On 12 July 1950, Victorian and South Australian Railways (V&SA) Joint Stock Pullman sleeping car Macedon came under CR control and was coded ARC74. It was reissued in the CR maroon colour scheme with large Commonwealth Railways logo. It was originally purchased for £8,000 with the intent to use it as a spare Trans Australian sleeping car so as to allow other first class sleeping cars to be fitted with air-conditioning. It was intended that ARC74 have air conditioning installed, but because of the urgent need to get the car in service, these plans were abandoned. The only major alteration was to enclose one vestibule and fit it with a shower and toilet. When the standard gauge route to Marree opened in 1957, ARC74 was used on mixed trains as an unbooked sleeping car until being replaced by other surplus rollingstock.
The remaining V&SA Pullman sleeping car Mt Lofty appears to have been acquired from the SAR in the 1960's along with other rollingstock. It was never used, but instead was put into storage at the Port Augusta Workshops until 1977. In that year both cars were internally stripped for conversion to Marketing vans for Ausrail retailers for the Tea and Sugar. ARC74 (Macedon) was recoded VPB74 and Mt Lofty became VPB328. Later the coding was further changed to become OPB. The cars are still in service operating between Port Augusta and Kalgoorlie on the Tea and Sugar train.
Another major transfer occurred in 1963, when the CR purchased a number of suburban side loading passenger cars condemned by the SAR. They were converted to EC Employees Sleeping Vans for the Trans Australian Railway (classified NEC when on narrow gauge). Because of the varying lengths and styles of cars purchased, the EC lacked a consistent uniform appearance. All but one of these cars have been written off as a result of improvements in track gang accommodation and the use of ATCO style huts on flat cars.

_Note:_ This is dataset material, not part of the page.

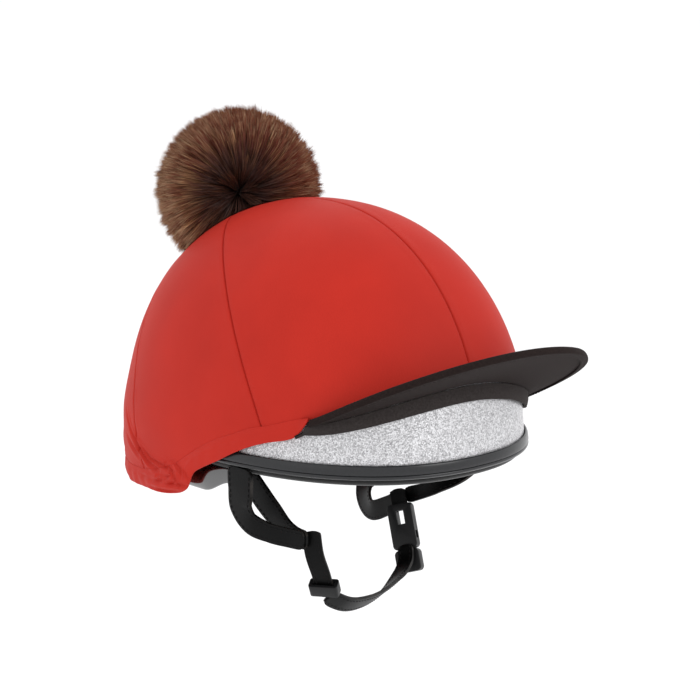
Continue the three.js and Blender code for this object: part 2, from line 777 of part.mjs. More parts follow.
seamTurns.slice(1).forEach((to, i) => {
  const from = seamTurns[i];
  const name = `cover_panel_${i + 1}`;
  add(name, from < 180 ? coverPanel(from, to) : coverPanel(from - 360, to - 360), "cover");
});

add("hem_casing", hemCasing(), "cover");
add("peak", peakBody(), "peak");
add("peak_binding", peakBinding(), "peak");
add("peak_band", peakBand(), "peak");
add("pompom", pompomBody(), "fur");
Object.entries(straps).forEach(([name, strap]) => add(name, strapBody(strap), "leather"));

add("nape_pad", napePad(), "leather");

const buckleAlong = buckleRun();
const buckleAcross = buckleAlong.clone().cross(new THREE.Vector3(...buckle.facing)).normalize();
const buckleFace = buckleAcross.clone().cross(buckleAlong);
const buckleGroup = placedGroup(socketPoint(buckle.socket), buckleAcross, buckleAlong, buckleFace);
add("buckle_socket", buckleSocket(), "plastic", buckleGroup);
add("buckle_tongue", buckleTongue(), "plastic", buckleGroup);

const keeperFrame = strapFrame(straps.right_side_strap, keeper.place);
const { middle, across, face } = keeperFrame;
const keeperGroup = placedGroup(middle, across, face, across.clone().cross(face));
add("strap_keeper", keeperLoop(), "plastic", keeperGroup);

export default cap;
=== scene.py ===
# %% [markdown]
# # A jockey's riding cap
# The real thing is a hard skull cap with a stretch cover pulled over it, a soft peak, a fur
# pompom and a chin harness. Its solids come in as a fixed frame, in metres: the peak points
# to -Y, the wearer's right is -X and +Z is up. Every piece below is laid onto that frame.

# %% Load the frame
import math

import bpy
import numpy as np
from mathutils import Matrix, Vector


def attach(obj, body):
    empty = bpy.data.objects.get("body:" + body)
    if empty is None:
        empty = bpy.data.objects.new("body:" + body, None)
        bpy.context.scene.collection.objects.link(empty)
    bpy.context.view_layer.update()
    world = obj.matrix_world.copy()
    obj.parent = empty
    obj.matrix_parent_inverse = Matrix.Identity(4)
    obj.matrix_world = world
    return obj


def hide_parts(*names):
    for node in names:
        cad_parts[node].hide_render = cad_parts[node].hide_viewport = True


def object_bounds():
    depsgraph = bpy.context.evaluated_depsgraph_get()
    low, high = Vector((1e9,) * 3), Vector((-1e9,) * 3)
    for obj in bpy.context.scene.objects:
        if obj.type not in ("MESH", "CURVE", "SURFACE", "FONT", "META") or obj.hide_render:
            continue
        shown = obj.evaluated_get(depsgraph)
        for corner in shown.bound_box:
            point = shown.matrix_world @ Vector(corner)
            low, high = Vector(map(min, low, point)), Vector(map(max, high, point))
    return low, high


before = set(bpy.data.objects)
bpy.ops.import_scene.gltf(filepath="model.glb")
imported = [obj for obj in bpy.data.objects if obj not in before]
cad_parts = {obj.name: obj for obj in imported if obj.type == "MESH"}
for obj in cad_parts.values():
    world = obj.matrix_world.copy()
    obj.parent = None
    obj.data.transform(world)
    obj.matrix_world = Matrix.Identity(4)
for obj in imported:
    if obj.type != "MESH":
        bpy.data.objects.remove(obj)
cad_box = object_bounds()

MM = 0.001
print("CAD box in metres:", [[round(v, 4) for v in corner] for corner in cad_box])

# %% [markdown]
# The camera comes first, because each piece is judged from it. A long lens a good way off
# gives the calm perspective of a product picture. The cap sits a little off the middle of the
# picture, which the lens shift takes up, so that the view direction itself stays true. The
# standard view shows each colour as it is, where the default one would pale the reds.

# %% Camera
PICTURE = 700
SENSOR = 36
view_turn = math.radians(-42)
view_rise = math.radians(11.2)
view_distance = 1300
view_scale = 1.584
view_target = Vector((0, 0, 60))
target_pixel = (322.5, 338.4)

to_camera = Vector((
    math.sin(view_turn) * math.cos(view_rise),
    -math.cos(view_turn) * math.cos(view_rise),
    math.sin(view_rise),
))
camera_data = bpy.data.cameras.new("photo_camera")
camera_data.sensor_width = SENSOR
camera_data.lens = SENSOR * view_scale * view_distance / PICTURE
camera_data.shift_x = 0.5 - target_pixel[0] / PICTURE
camera_data.shift_y = target_pixel[1] / PICTURE - 0.5
camera = bpy.data.objects.new("photo_camera", camera_data)
camera.location = (view_target + to_camera * view_distance) * MM
camera.rotation_mode = "QUATERNION"
camera.rotation_quaternion = (-to_camera).to_track_quat("-Z", "Y")
bpy.context.scene.collection.objects.link(camera)
bpy.context.scene.camera = camera
bpy.context.scene.view_settings.view_transform = "Standard"
print(f"lens {camera_data.lens:.1f} mm")

# %% [markdown]
# Colours are picked as sRGB hex values, as a maker would read them off a swatch, and one
# function turns them to the linear values that the shader wants. A second small function adds
# one node with its settings and its links, so that a material reads as a list of its nodes.
# Every pattern starts from a size in millimetres, which per_mm turns to a texture's scale.

# %% Colour and node helpers
WAVE_BANDS = 20 / (2 * math.pi)  # the bands of a wave texture to one unit, at scale 1


def linear(hex_code):
    parts = [int(hex_code[i:i + 2], 16) / 255 for i in (1, 3, 5)]
    return [*(p / 12.92 if p <= 0.04045 else ((p + 0.055) / 1.055) ** 2.4 for p in parts), 1]


def per_mm(size):
    return 1 / (size * MM)


def new_material(name):
    material = bpy.data.materials.new(name)
    material.use_nodes = True
    material.node_tree.nodes.clear()
    print("material:", name)
    return material, material.node_tree


def add_node(tree, kind, inputs=None, stops=(), **settings):
    """Adds a node with its settings, a ramp's colour stops, and its values and links."""
    made = tree.nodes.new(kind)
    for name, value in settings.items():
        setattr(made, name, value)
    if stops:
        points = made.color_ramp.elements
        while len(points) < len(stops):
            points.new(0.5)
        for point, (place, hex_code) in zip(points, stops):
            point.position = place
            point.color = linear(hex_code)
    for name, value in (inputs or {}).items():
        if isinstance(value, bpy.types.NodeSocket):
            tree.links.new(value, made.inputs[name])
        else:
            made.inputs[name].default_value = value
    return made


print("middle grey in linear values:", [round(v, 3) for v in linear("#808080")])

# %% [markdown]
# The skull cap has a lacquer full of silver flakes. Each flake lies at its own small tilt, so
# some flash white and others look grey. A cell pattern gives each flake one random colour,
# which leans its normal, and one random value, which sets its base colour from grey to near
# white: a painted glint on random flakes. Real flakes are about 0.3 mm across. They are drawn
# at 0.6 mm, the smallest that a picture of this size can show.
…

|SAR No.||ANR No.||Ent.serv||To CR||Writ. off|
|8 AE||W 144||1907||25/09/63||16/10/87|
Also in 1963, the CR obtained ex V&SA sitting car 8AE which was converted to the Mobile Theatrette Car. This conversion involved the removal of all compartments to provide a large open space for seating and projection screen. Several of the lift up windows at one end were replaced with louvres, as found in iron garages. The other end was covered with galvanised iron sheeting. The car OWA144 was recently sold to the Ghan Preservation Society. Overland car 7AE was also purchased in 1963 but never used, instead being stored in the open at Port Augusta until eventually written off in the late 1970's.
Between 1977 and 1980 four 750 class and three 780 class steel cars were transferred to standard gauge. The 750 class were originally composite first and second class saloon country cars built in 1942. AN have reclassified the cars as BE class non-air conditioned economy class sitting cars. The 780 class were first class saloon country cars, built in 1942, and were reclassified BF (economy sitter) by AN. These cars now travel between Port Augusta and Kalgoorlie on freight trains as well as the Tea and Sugar, moving staff and other locals along the Trans Australian Railway. Two cars were destroyed by fire in 1983, whilst the remaining five are still in service.
|SAR No.||ANR No||Ent.serv||To ANR||Writ. off|
Transfers occurring after the amalgamation included, not only the 750 and 780 class steel cars, but also the SAR AD and BD air-conditioned cars and a number of CD brakevans. Constructed at Islington in 1964-65 for the Port Pirie passenger and East-West Express, the fleet originally consisted of two AD first class, three ABD composite class and four BD second class cars. The ABD cars were later changed to all first class cars and became AD cars. When the Port Pirie line was converted to standard gauge in 1982, the four BD cars became surplus to broad gauge requirements and were transferred. The AD cars eventually followed, the last car, AD2, being converted to standard gauge in May 1987.
|SAR No.||ANR No.||Ent.serv||To S.G|
|AD 1||AG 376||11/1964||11/85|
|AD 2||AG 375||11/1964||5/87|
|AD 3||AG 374||4/1965||30/11/84|
|AD 4||AG 373||4/1965||21/03/84|
|AD 5||AG 372||4/1965||7/02/84|
|BD 1||BG 370||11/1964||27/07/82|
|BD 2||BG 368||11/1964||11/06/82|
|BD 3||BG 369||12/1964||30/06/82|
|BD 4||BG 371||1/1965||19/08/82|
The eleven CD brakevans were issued in 1965 and were followed by three more in 1970 which were built specifically for the standard gauge and classified SCD. The CD/SCD brakevans have now been coded AVCY by AN with three CD and two SCD vans on standard gauge. SCD2 is presently on broad gauge and is reserved for The Overland.
|SAR No.||ANR No.||Ent.serv||To S.G|
|CD 4||AVCY 389||7/1965||2/10/82|
|CD 9||AVCY 390||9/1965||On B.G|
|CD 10||AVCY 391||9/1965||17/06/86|
|CD 11||AVCY 392||10/1965||2/10/82|
|SCD 1||AVCY 378||1/1970|
|SCD 3||AVCY 379||1/1970|
|SCD 2||AVCY 388||1/1970||On B.G|
|Note: SCD2 and CD 9 have had standard gauge numbers reserved for them, but are currently still on broad gauge with their old SAR numbers.|
The SAR's 8300 class brakevans (of which a number had been originally built for standard gauge) are now classified AVAY. With the abolition of guard's from most freight services, several of these vans have been converted for Less than Container Load traffic and coded ABLP, with others being in use on breakdown trains coded AZXP.